從政治上看梁實秋,這是頗為敏感而又無法回避的話題。《毛澤東選集》初版的注釋,對梁實秋的評價,便全然是政治性的——雖說現在看來明顯帶著“左”的偏見。

毋庸諱言,海峽兩岸對於梁實秋的截然不同的評價,並不在於他的學術成就的高低,翻譯作品的“信、達、雅”和散文創作的優劣,而是在於他的政治態度。

梁實秋第一次引起左翼文人的憎惡,在於“魯梁之爭”。我曾多次訪問梁實秋夫人韓菁清女士。據她回憶,梁實秋生前曾談及他和魯迅爭論的起因,即他首先批評了魯迅的“硬譯”。當時,梁實秋讀了魯迅從日文轉譯的蘇聯盧那察爾斯基所著文藝論文集《文藝與批評》一書,認為“實在譯得太壞”,甚至“疑心這一本書是否魯迅的親筆翻譯”。魯迅自己在該書的後記中也說:“譯完一看,晦澀,甚而至於難解之處真多;倘將仂句拆下來呢,又失了原來的語氣,在我,是除了還是這樣的硬譯之外,隻有束手這一條路了,所餘的惟一的希望,隻在讀者還肯硬著頭皮看下去而已。”

梁實秋作為“半個文學評論家”,作為翻譯界的同行,對魯迅提出了批評。他在1929年9月《新月》月刊上,發表了《論魯迅先生的“硬譯”》一文。

應當說,如何進行翻譯,這隻是一個學術問題。在我看來,就這個問題而言,梁實秋對魯迅的批評大體上是正確的。

然而,與此同時,梁實秋在《新月》這一期上,又發表《文學是有階級性的嗎?》一文,否定文學的階級性。

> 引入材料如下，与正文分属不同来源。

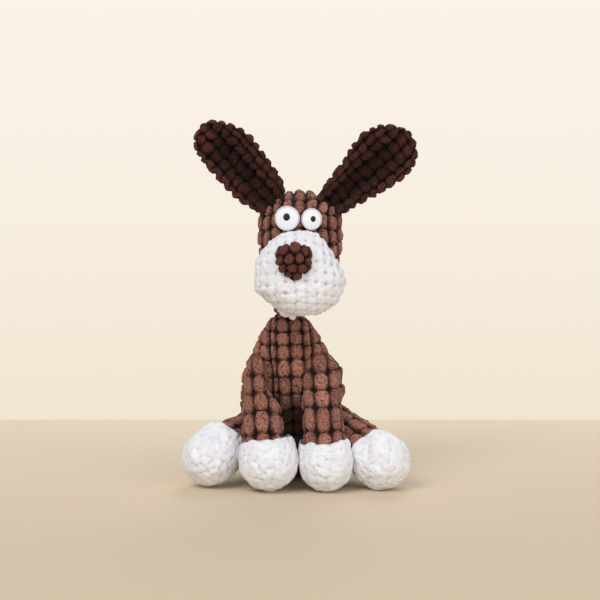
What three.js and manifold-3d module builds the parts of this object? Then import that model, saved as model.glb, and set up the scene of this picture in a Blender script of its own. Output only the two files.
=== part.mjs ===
// Squeaky plush dog toy, sitting with its four legs in front of it, in millimetres with +Z up.
// The toy faces -Y, so its own left side is +X. It rests on z = 0, and the origin is the middle of
// the flat under its seat. Covers are sewn from fleece whose pile stands up in rows of kernels:
// each form here is the hull over the tops of the kernels.

import * as THREE from 'three';
import { mergeVertices } from 'three/addons/utils/BufferGeometryUtils.js';
import Module from 'manifold-3d';

const wasm = await Module();
wasm.setup();

// Cloth and fit
const brownCloth = 4;
const whiteCloth = 3;
const earCloth = 4.5;
const noseCloth = 2.5;
const seamGap = 0.3;
const footCut = 0.5;
const overrun = 400;

// Torso: an upright sack that leans forward to the neck
const torsoHeight = 126;
const torsoHalfWidth = 37.6;
const torsoHalfDepth = 31;
const torsoLean = 13;
const torsoTopAside = -3.6;
const torsoBellyAside = 2.5;
const chestPanelWidth = 30;
const torsoShares = [0, 0.55, 0.84, 0.97, 1, 1, 0.91, 0.68, 0.47, 0.24, 0];

// Neck: a small stuffed ball between torso and head
const neckRadius = 12;
const neckRise = 5;
const neckTurn = [-35, 35];

// Head: a broad crown with a flat top
const headHeight = 79;
const headHalfWidth = 32;
const headHalfDepth = 27;
const headAboveNeck = 3;
const headAside = 9.5;
const headBack = 3;
const headNod = [-15, 12];
const headShares = [0, 0.35, 0.62, 0.82, 0.93, 0.99, 1, 0.96, 0.8, 0.48, 0];

// Muzzle: an upright egg, widest low down
const muzzleHeight = 61;
const muzzleHalfWidth = 33;
const muzzleHalfDepth = 26;
const muzzleDrop = 10.6;
const muzzleReach = 32;
const muzzleLean = 3;
const muzzleShares = [0, 0.34, 0.62, 0.87, 1, 0.96, 0.86, 0.71, 0.5, 0.26, 0];

// Nose: a dark button with a pointed lower end
const noseHeight = 27.5;
const noseHalfWidth = 13;
const noseHalfDepth = 10;
const noseAside = -4.4;
const noseHeightShare = 0.62;
const noseShares = [0, 0.24, 0.48, 0.72, 0.9, 1, 1, 0.92, 0.75, 0.42, 0];

// Eyes: embroidered patches with a raised stitched edge and a small black pupil
const eyePatchThickness = 1.2;
const eyeEdgeWidth = 1.4;
const eyeEdgeThickness = 2;
const pupilThickness = 2;
const eyes = {
  left: { aside: 8.2, rise: 58, halfWidth: 7.3, halfHeight: 7.6, pupilAside: 0.9, pupilHalf: 1.9 },
  right: { aside: -9.2, rise: 58.5, halfWidth: 8.9, halfHeight: 8.8, pupilAside: -0.3, pupilHalf: 2.3 },
};

// Ears: two cupped layers of dark fleece, rolled forward at the edge next to the crown
const earRootHalfWidth = 13;
const earOuterCup = 5;
const earInnerCup = 11;
const earCurl = 6;
const earFlop = [-35, 60];
const ears = {
  left: { side: 1, aside: 22.5, rise: 69, lean: 48, length: 74, halfWidth: 21.8 },
  right: { side: -1, aside: -21, rise: 70, lean: 42, length: 70, halfWidth: 21.5 },
};
const earWidthShares = [0.64, 0.65, 0.68, 0.75, 0.86, 0.95, 1, 1, 0.92, 0.65, 0];
const earThicknessShares = [0.15, 0.9, 1, 1, 1, 1, 1, 1, 0.9, 0.65, 0];

// Legs: tubes of brown fleece that end in balls of white fleece
const frontPawHalfHeight = 20.5;
const frontPawReach = 56;
const pawsMeet = 5.2;
const shoulderHeightShare = 0.72;
const shoulderTurn = 50;
const shoulderSink = 3;
const frontAnkleRise = 14.5;
const frontSwing = [0, 70];
const hipSpread = 27;
const hipHeight = 38;
const hipBack = 2;
const hindAnkleRise = 10;
const hindSpread = [0, 40];
const legRoom = 0.8;
const frontLegs = {
  left: { side: 1, rootRadius: 12.6, ankleRadius: 16.3, pawRadius: 18.7 },
  right: { side: -1, rootRadius: 12.4, ankleRadius: 16.5, pawRadius: 21.4 },
};
const hindLegs = {
  left: { side: 1, rootRadius: 20, ankleRadius: 18.5, pawRadius: 20.6, reach: 48 },
  right: { side: -1, rootRadius: 18, ankleRadius: 18, pawRadius: 20.4, reach: 40 },
};
const pawShares = [0, 0.4, 0.68, 0.87, 0.98, 1, 0.98, 0.87, 0.68, 0.4, 0];

// Squeaker: a hollow plastic disc with its reed in a plug on the front face
const bladderRadius = 17;
const bladderThickness = 22;
const bladderWall = 0.8;
const bladderEdge = 5;
const squeakerHeight = 70;
const plugRadius = 4;
const plugBore = 2.6;
const plugLength = 9;
const flangeRadius = 6;
const flangeThickness = 1;
const reedLength = 8;
const reedWidth = 4;
const reedThickness = 0.4;

// Divisions of the meshes
const coverSides = 16;
const coverRings = 9;
const limbSides = 12;
const innerSides = 8;
const innerRings = 6;
const earSides = 12;
const earRings = 8;
const ballSides = 12;
const neckSides = 16;
const latheSides = 16;
const eyeSides = 8;

const RIGHT_ANGLE = Math.PI / 2;
const ACROSS = new THREE.Vector3(1, 0, 0);
const FORWARD = new THREE.Vector3(0, -1, 0);
const UP = new THREE.Vector3(0, 0, 1);
const radians = THREE.MathUtils.degToRad;
const vec = (x, y, z) => new THREE.Vector3(x, y, z);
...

為此,魯迅撰長文《“硬譯”與文學的階級性》,發表於1930年3月《萌芽月刊》一卷三期,猛烈地抨擊梁實秋。魯迅指出,“在階級社會裏,即斷不能免掉所屬的階級性”,“無產者就因為是無產階級,所以要做無產文學”。

從“硬譯”這樣的學術之爭,上升到文學有無階級性這樣不同的文藝觀之爭。緊接著,又進一步發展為政治之爭。

梁實秋在二卷九期《新月》上,連發兩文,內中《“資本家的走狗”》一文回擊馮乃超在《拓荒者》二期上對他的批評;《答魯迅先生》則是還擊魯迅《“硬譯”與文學的階級性》一文。梁實秋在文章中,把攻擊的目標直接指向“××黨”:“我隻知道不斷的勞動下去,便可以賺到錢來維持生計,至於如何可以到資本家的賬房去領金鎊,如何可以到××黨去領盧布,這一套本領,我可怎麼能知道呢!”

梁實秋的這些文章,理所當然激起魯迅的憤懣。魯迅發表了著名的雜文《“喪家的”“資本家的乏走狗”》,痛斥梁實秋。這樣,魯梁之爭演化為共產黨、國民黨在文化戰線上一場轟動一時的鬥爭。

步入晚年時,梁實秋也曾說過幾句自悔的話。他說,他當時年方二十又六,“血氣方剛”。

就政治而言,梁實秋當時的話是偏激的。

此後,1938年冬,梁實秋再度成為左翼文人的“眾矢之的”。那是他接手主編《中央日報》副刊《平明》。走馬上任,他便在1938年12月1日《中央日報》的《平明》副刊亮出《編者的話》。梁實秋與魯迅的筆戰,使他的一舉一動都為左翼文人所注意。此刻,他又在政治色彩鮮明的國民黨中央機關報任職,自然眾所關注。他的《編者的話》有一段本來無可指責的文字,一時間成為密集性批判的對象:“現在抗戰高於一切,所以有人一下筆就忘不了抗戰。我的意見稍為不同。於抗戰有關的材料,我們最為歡迎,但是與抗戰無關的材料,隻要真實流暢,也是好的,不必勉強把抗戰截搭上去。至於空洞的‘抗戰八股’,那是對誰都沒有益處的。”這段話被歸結為“與抗戰無關論”(雖然梁實秋已清楚地說了“於抗戰有關的材料,我們最為歡迎”)。第一個開炮的是羅蓀,在梁文見報的第5日——12月5日重慶《大公報》發表《“與抗戰無關”》一文,批判“某先生”。梁實秋迅即在翌日《中央日報》回敬了一文,題目也是《“與抗戰無關”》。接著,宋之的等人也發表文章批判“與抗戰無關論”。